— Start —

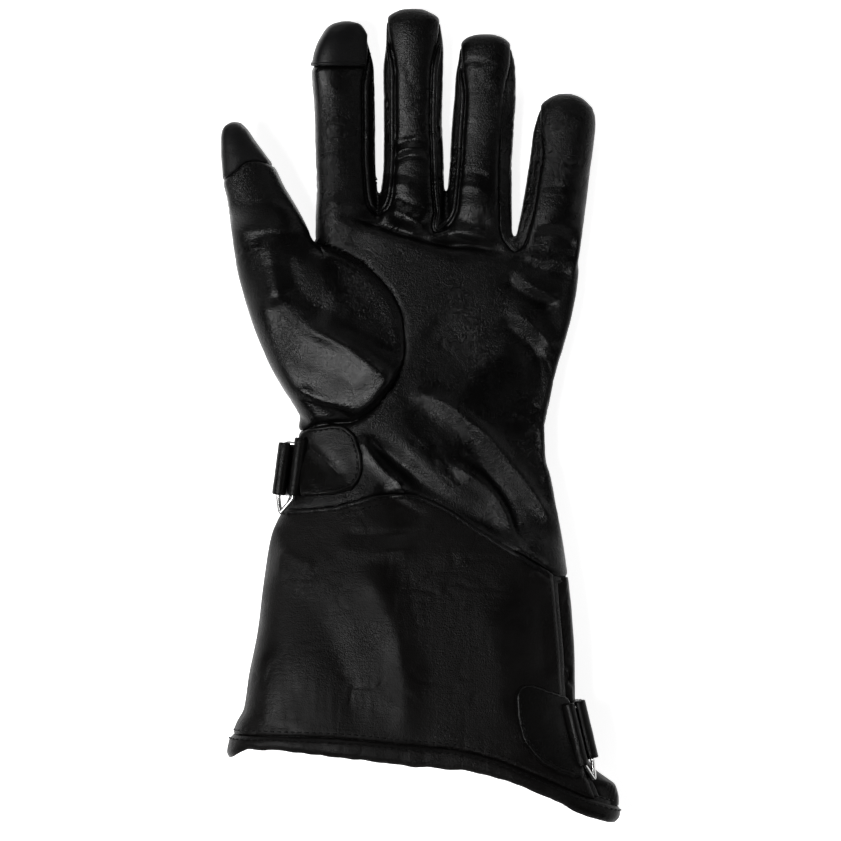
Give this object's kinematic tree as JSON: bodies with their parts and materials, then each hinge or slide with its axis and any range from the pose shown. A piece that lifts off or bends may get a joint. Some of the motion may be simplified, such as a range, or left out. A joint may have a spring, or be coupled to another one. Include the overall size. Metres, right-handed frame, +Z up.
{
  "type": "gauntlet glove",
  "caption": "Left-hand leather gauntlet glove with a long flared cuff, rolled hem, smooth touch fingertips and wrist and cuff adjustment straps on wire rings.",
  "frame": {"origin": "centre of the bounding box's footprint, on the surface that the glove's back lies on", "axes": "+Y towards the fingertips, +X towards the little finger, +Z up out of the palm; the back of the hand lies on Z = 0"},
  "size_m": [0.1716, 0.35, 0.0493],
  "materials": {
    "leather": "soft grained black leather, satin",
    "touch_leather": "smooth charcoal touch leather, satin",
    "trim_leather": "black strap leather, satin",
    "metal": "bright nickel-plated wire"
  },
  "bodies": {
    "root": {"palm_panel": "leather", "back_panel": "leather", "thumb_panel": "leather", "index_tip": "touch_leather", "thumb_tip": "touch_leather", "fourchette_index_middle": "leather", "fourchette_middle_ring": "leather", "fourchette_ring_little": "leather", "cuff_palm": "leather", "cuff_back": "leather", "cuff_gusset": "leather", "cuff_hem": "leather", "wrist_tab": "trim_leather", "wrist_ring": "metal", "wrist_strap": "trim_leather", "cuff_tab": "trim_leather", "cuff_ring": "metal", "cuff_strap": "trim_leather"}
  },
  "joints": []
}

— End —

> REQUIRED TASK: Go back to the listing above and please repeat it exactly.

> COMPLETED EXERCISE:
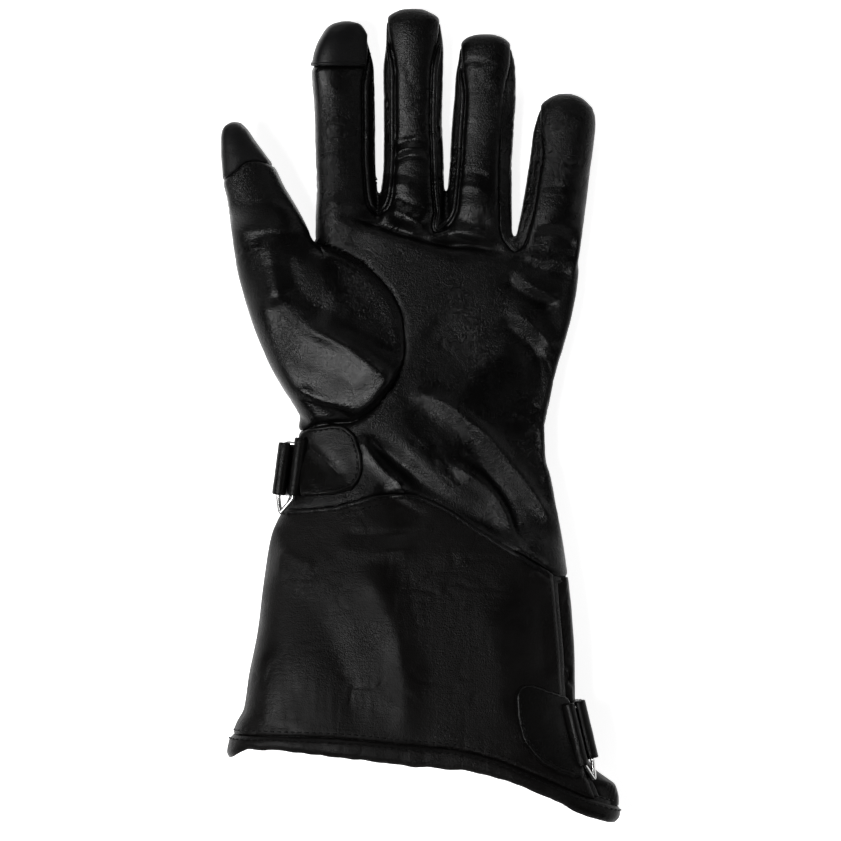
Give this object's kinematic tree as JSON: bodies with their parts and materials, then each hinge or slide with its axis and any range from the pose shown. A piece that lifts off or bends may get a joint. Some of the motion may be simplified, such as a range, or left out. A joint may have a spring, or be coupled to another one. Include the overall size. Metres, right-handed frame, +Z up.
{
  "type": "gauntlet glove",
  "caption": "Left-hand leather gauntlet glove with a long flared cuff, rolled hem, smooth touch fingertips and wrist and cuff adjustment straps on wire rings.",
  "frame": {"origin": "centre of the bounding box's footprint, on the surface that the glove's back lies on", "axes": "+Y towards the fingertips, +X towards the little finger, +Z up out of the palm; the back of the hand lies on Z = 0"},
  "size_m": [0.1716, 0.35, 0.0493],
  "materials": {
    "leather": "soft grained black leather, satin",
    "touch_leather": "smooth charcoal touch leather, satin",
    "trim_leather": "black strap leather, satin",
    "metal": "bright nickel-plated wire"
  },
  "bodies": {
    "root": {"palm_panel": "leather", "back_panel": "leather", "thumb_panel": "leather", "index_tip": "touch_leather", "thumb_tip": "touch_leather", "fourchette_index_middle": "leather", "fourchette_middle_ring": "leather", "fourchette_ring_little": "leather", "cuff_palm": "leather", "cuff_back": "leather", "cuff_gusset": "leather", "cuff_hem": "leather", "wrist_tab": "trim_leather", "wrist_ring": "metal", "wrist_strap": "trim_leather", "cuff_tab": "trim_leather", "cuff_ring": "metal", "cuff_strap": "trim_leather"}
  },
  "joints": []
}